As Pekka points out above, using your approach will result in a spectrum that looks correct. In fact it should look like a spectrum with much higher resolution than 1 cm-1. But if you try to integrate to calculate total emission or absorption, you’ll probably get the wrong answer at high altitude.
DeWitt,
What I’m trying to explain is that the approach used by SoD does actually lead to the right total emission and absorption. Individual values may be highly unrepresentative of frequencies close to that point but the errors cancel in the sum.

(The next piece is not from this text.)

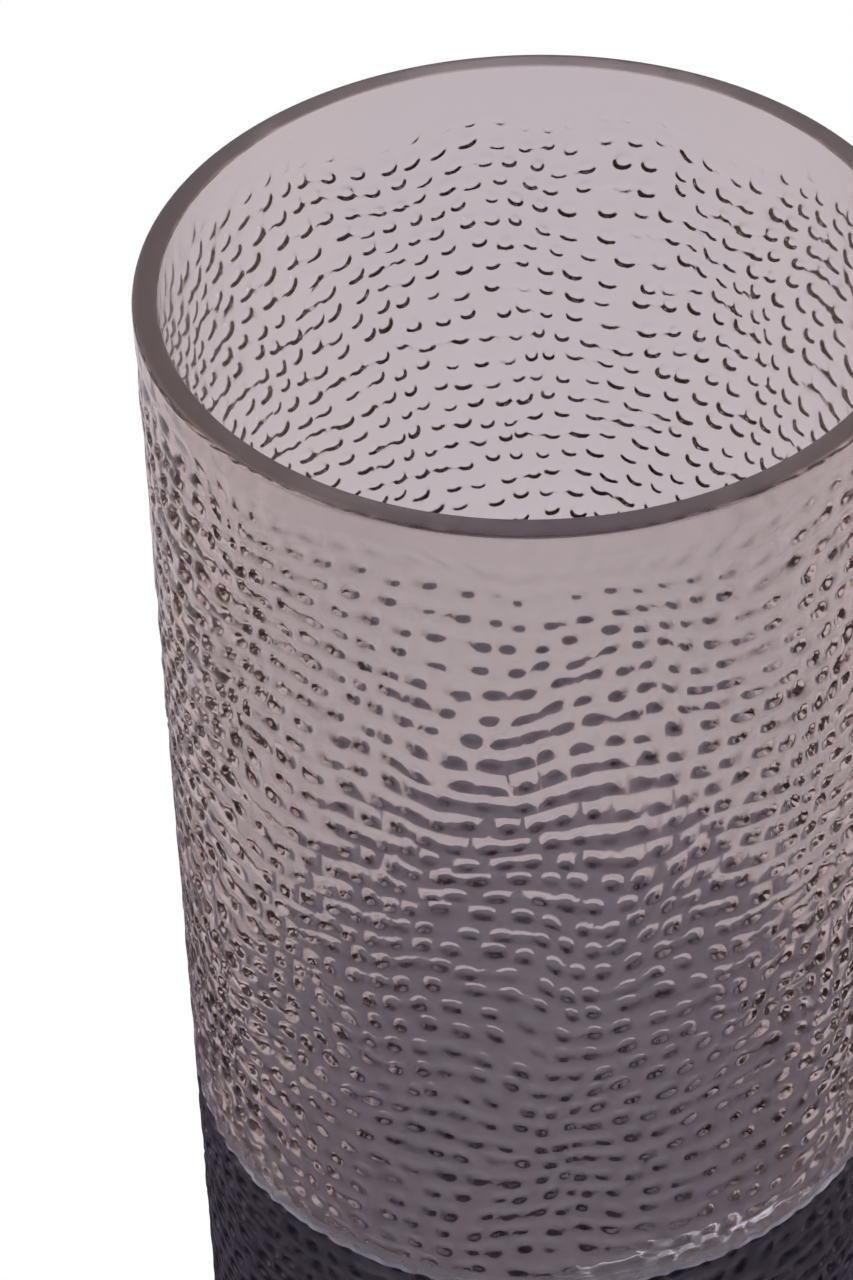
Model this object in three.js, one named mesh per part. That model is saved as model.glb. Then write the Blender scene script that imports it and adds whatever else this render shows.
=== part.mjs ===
// Two-tone glass cylinder vase: a pale mauve glass tube joined, through a thin clear
// ring, to a dark purple glass cup that holds the floor of the vase.
// Millimetres, +Z up, origin on the floor at the middle of the underside.

import * as THREE from "three";

// Driving dimensions
const HEIGHT = 350; // underside to rim
const OUTER_RADIUS = 60.5; // between the small dimples that cover the outside
const WALL = 3.9; // glass thickness between the dimples
const MAUVE_HEIGHT = 160; // rim to the clear ring
const SEAM_RING_HEIGHT = 1.0; // the pale line between the two colours
const JOINT_GAP = 0.3; // bond line above and below the clear ring
const FLOOR_THICKNESS = 12; // solid glass under the cavity
const RECESS_DEPTH = 1.5; // hollow ground into the underside
const STANDING_RING_WIDTH = 11; // flat ring that the vase stands on

// Edge roundings
const RIM_OUTER_ROUND = 1.0;
const RIM_INNER_ROUND = 0.6;
const JOINT_ROUND = 0.4; // edges on both sides of the joint
const HEEL_ROUND = 3; // outer edge of the underside
const FLOOR_FILLET = 6; // inside corner between wall and floor
const RECESS_SLOPE = 6; // width of the slope round the ground hollow
const SEAM_RING_INSET = 0.3; // the ring stands back from both wall faces

// Worked out from the above
const INNER_RADIUS = OUTER_RADIUS - WALL;
const TUBE_BOTTOM = HEIGHT - MAUVE_HEIGHT + JOINT_GAP;
const SEAM_RING_TOP = HEIGHT - MAUVE_HEIGHT;
const SEAM_RING_BOTTOM = SEAM_RING_TOP - SEAM_RING_HEIGHT;
const CUP_TOP = SEAM_RING_BOTTOM - JOINT_GAP;
const STANDING_RING_OUTER = OUTER_RADIUS - HEEL_ROUND;
const STANDING_RING_INNER = STANDING_RING_OUTER - STANDING_RING_WIDTH;

// Fineness of the round shapes
const SIDES = 72;
const ARC_DETAIL = 2;
const QUARTER = Math.PI / 2;

// Turns a profile, radius against height, into a solid of revolution about +Z.
function turned(profile) {
  const geometry = new THREE.LatheGeometry(profile.getPoints(ARC_DETAIL), SIDES);
  geometry.rotateX(QUARTER);
  return geometry;
}

function glass(color, opacity) {
  return new THREE.MeshStandardMaterial({
    color,
    roughness: 0.08,
    metalness: 0,
    transparent: true,
    opacity,
  });
}

// A quarter-round edge of the profile, centred at (radius, height).
function edge(profile, radius, height, round, from) {
  profile.absarc(radius, height, round, from, from + QUARTER, false);
}

function mauveTube() {
  const profile = new THREE.Path();
  profile.moveTo(INNER_RADIUS + JOINT_ROUND, TUBE_BOTTOM);
  profile.lineTo(OUTER_RADIUS - JOINT_ROUND, TUBE_BOTTOM);
  edge(profile, OUTER_RADIUS - JOINT_ROUND, TUBE_BOTTOM + JOINT_ROUND, JOINT_ROUND, -QUARTER);
  edge(profile, OUTER_RADIUS - RIM_OUTER_ROUND, HEIGHT - RIM_OUTER_ROUND, RIM_OUTER_ROUND, 0);
  edge(profile, INNER_RADIUS + RIM_INNER_ROUND, HEIGHT - RIM_INNER_ROUND, RIM_INNER_ROUND, QUARTER);
  edge(profile, INNER_RADIUS + JOINT_ROUND, TUBE_BOTTOM + JOINT_ROUND, JOINT_ROUND, 2 * QUARTER);
  return new THREE.Mesh(turned(profile), glass(0xb8a9ab, 0.45));
}

function clearSeamRing() {
  const inner = INNER_RADIUS + SEAM_RING_INSET;
  const outer = OUTER_RADIUS - SEAM_RING_INSET;
  const profile = new THREE.Path();
  profile.moveTo(inner, SEAM_RING_BOTTOM);
  profile.lineTo(outer, SEAM_RING_BOTTOM);
  profile.lineTo(outer, SEAM_RING_TOP);
  profile.lineTo(inner, SEAM_RING_TOP);
  profile.lineTo(inner, SEAM_RING_BOTTOM);
  return new THREE.Mesh(turned(profile), glass(0xc9ccd6, 0.35));
}

function darkCup() {
  const profile = new THREE.Path();
  profile.moveTo(0, RECESS_DEPTH);
  profile.lineTo(STANDING_RING_INNER - RECESS_SLOPE, RECESS_DEPTH);
  profile.lineTo(STANDING_RING_INNER, 0);
  profile.lineTo(STANDING_RING_OUTER, 0);
  edge(profile, STANDING_RING_OUTER, HEEL_ROUND, HEEL_ROUND, -QUARTER);
  edge(profile, OUTER_RADIUS - JOINT_ROUND, CUP_TOP - JOINT_ROUND, JOINT_ROUND, 0);
  edge(profile, INNER_RADIUS + JOINT_ROUND, CUP_TOP - JOINT_ROUND, JOINT_ROUND, QUARTER);
  profile.lineTo(INNER_RADIUS, FLOOR_THICKNESS + FLOOR_FILLET);
  profile.absarc(
    INNER_RADIUS - FLOOR_FILLET,
    FLOOR_THICKNESS + FLOOR_FILLET,
    FLOOR_FILLET,
    0,
    -QUARTER,
    true,
  );
  profile.lineTo(0, FLOOR_THICKNESS);
  return new THREE.Mesh(turned(profile), glass(0x2e2932, 0.92));
}

const vase = new THREE.Group();
const pieces = { mauve_tube: mauveTube(), clear_seam_ring: clearSeamRing(), dark_cup: darkCup() };
for (const [name, mesh] of Object.entries(pieces)) {
  mesh.name = name;
  vase.add(mesh);
}

export default vase;
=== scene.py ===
"""Two-tone glass cylinder vase: dimpled mauve tube, pale seam, dimpled dark cup.

Metres, +Z up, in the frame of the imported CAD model. The front of the vase faces -Y.
"""

import math

import bpy
import numpy as np
from mathutils import Matrix, Vector


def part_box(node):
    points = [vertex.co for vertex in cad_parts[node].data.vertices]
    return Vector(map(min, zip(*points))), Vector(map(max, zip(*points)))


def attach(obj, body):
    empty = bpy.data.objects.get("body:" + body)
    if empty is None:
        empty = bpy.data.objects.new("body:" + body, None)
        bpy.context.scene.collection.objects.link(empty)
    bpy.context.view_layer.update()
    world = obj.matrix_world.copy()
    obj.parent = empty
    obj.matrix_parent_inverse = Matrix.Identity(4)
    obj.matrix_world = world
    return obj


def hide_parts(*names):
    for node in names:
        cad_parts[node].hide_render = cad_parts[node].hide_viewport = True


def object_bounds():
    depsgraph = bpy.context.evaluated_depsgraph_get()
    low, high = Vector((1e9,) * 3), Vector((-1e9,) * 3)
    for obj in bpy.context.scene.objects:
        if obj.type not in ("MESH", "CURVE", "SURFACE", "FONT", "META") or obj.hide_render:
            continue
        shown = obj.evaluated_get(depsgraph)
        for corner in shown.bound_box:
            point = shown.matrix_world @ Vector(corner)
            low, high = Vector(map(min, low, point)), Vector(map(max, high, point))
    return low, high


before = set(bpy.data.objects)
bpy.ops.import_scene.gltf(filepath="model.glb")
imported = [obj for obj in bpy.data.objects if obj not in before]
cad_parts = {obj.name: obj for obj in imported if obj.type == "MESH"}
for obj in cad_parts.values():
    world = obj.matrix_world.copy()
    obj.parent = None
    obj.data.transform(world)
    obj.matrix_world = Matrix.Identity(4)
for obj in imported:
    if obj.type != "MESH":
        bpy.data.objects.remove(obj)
CAD_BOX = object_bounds()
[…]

This approach calculates correctly each of the values. It may be missing strong structure between the points, but the values represent basically an unbiased sample.
When the structure that influences the final outcome is strong, it’s important to have a large sample as a small fraction of the points may have a sizable influence and a fair number of values must be included from that small fraction. Therefore getting good accuracy requires more points, but a smaller number does not imply bias, only great uncertainties.

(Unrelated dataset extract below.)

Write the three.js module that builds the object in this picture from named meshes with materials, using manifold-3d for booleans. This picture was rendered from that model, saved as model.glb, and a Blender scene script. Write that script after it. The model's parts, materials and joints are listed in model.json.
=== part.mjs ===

To explain what happens a bit more i show too graphs that present optical depth of a layer between 17 km and 24 km in the stratosphere near the 15 µm absorption peak.
This graph is calculated with 0.05 1/cm steps
and
This graph is calculated with 1.0 1/cm steps
Comparing those two graphs you may see that the values agree at every common data point but also that the data points of the coarse graph represent badly the average behavior in their neighborhood. That effect is visible also in the other graph as the highest value does not correspond to the highest value of the complete spectrum. The highest maxima are close to the peaks on both side of 667.5 but those narrow peaks fall between the frequencies calculated. As the peaks are so narrow that’s enough to leave the 668 value as the highest. There the line falls almost exactly at the data point.

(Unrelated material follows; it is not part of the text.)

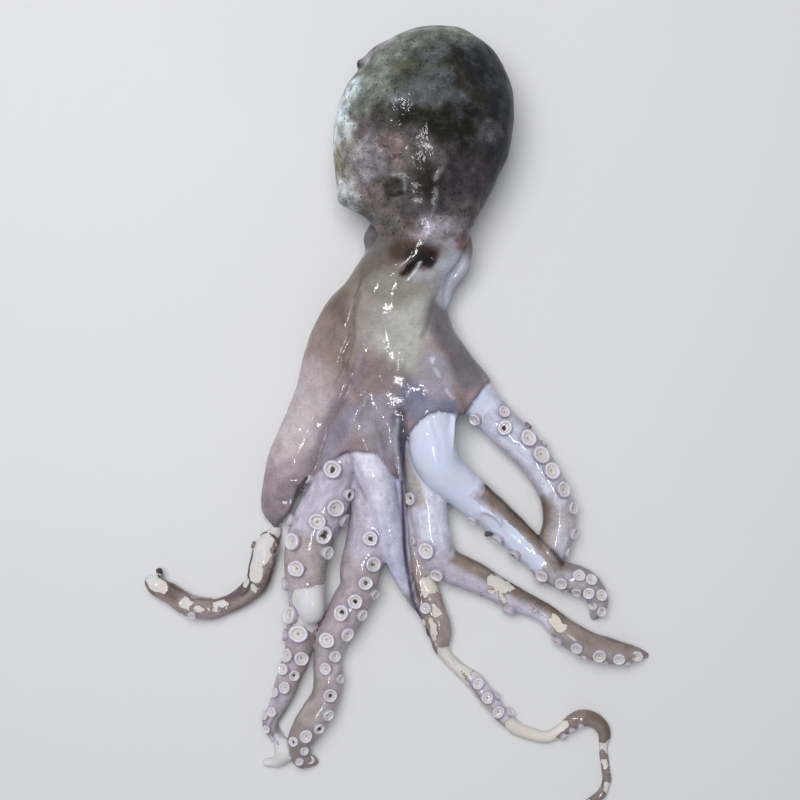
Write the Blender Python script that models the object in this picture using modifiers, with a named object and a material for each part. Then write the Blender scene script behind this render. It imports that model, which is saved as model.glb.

Going through the full calculation every point calculated is correct (up to the other approximations made in the analysis). Having a rather dense set of correct values we can calculate also correct integrals. The accuracy of the outcome is helped by the fact that transmissivity has far less structure than optical depth, because any optical depth far larger than one gives essentially zero transmissivity.
Pekka,
It’s been years, so I didn’t remember the details. The problem was at higher altitudes. What comes to mind is that, for example, at 40 km looking up using MODTRAN tropical atmosphere, you see ~2 W/m² while the wrongly calculated value was more like 20 W/m².
After looking up some of the correspondence, I don’t think there’s a problem at pressures above 50hPa. For some reason, the person in question was trying to calculate emission/absorption above 100 km and finding very large values.
DeWitt,
Going that far up the lines get very narrow and the calculation must use a narrow frequency spacing to get sufficient statistical accuracy.
Another possibility is that the approach is not the one used in SoD’s code. Some alternative approaches may lead to strong biases, while they might avoid better the random uncertainties of SoD’s method.
Pekka,
I believe that may have been the case. I think there may have been something odd about calculating optical density from concentration, or something like that. Whatever it was, it didn’t go completely off the rails until the line width was narrower than the program resolution, which, as I remember, was a lot finer than what SoD is using. It’s definitely not worth the time searching the archives to find out.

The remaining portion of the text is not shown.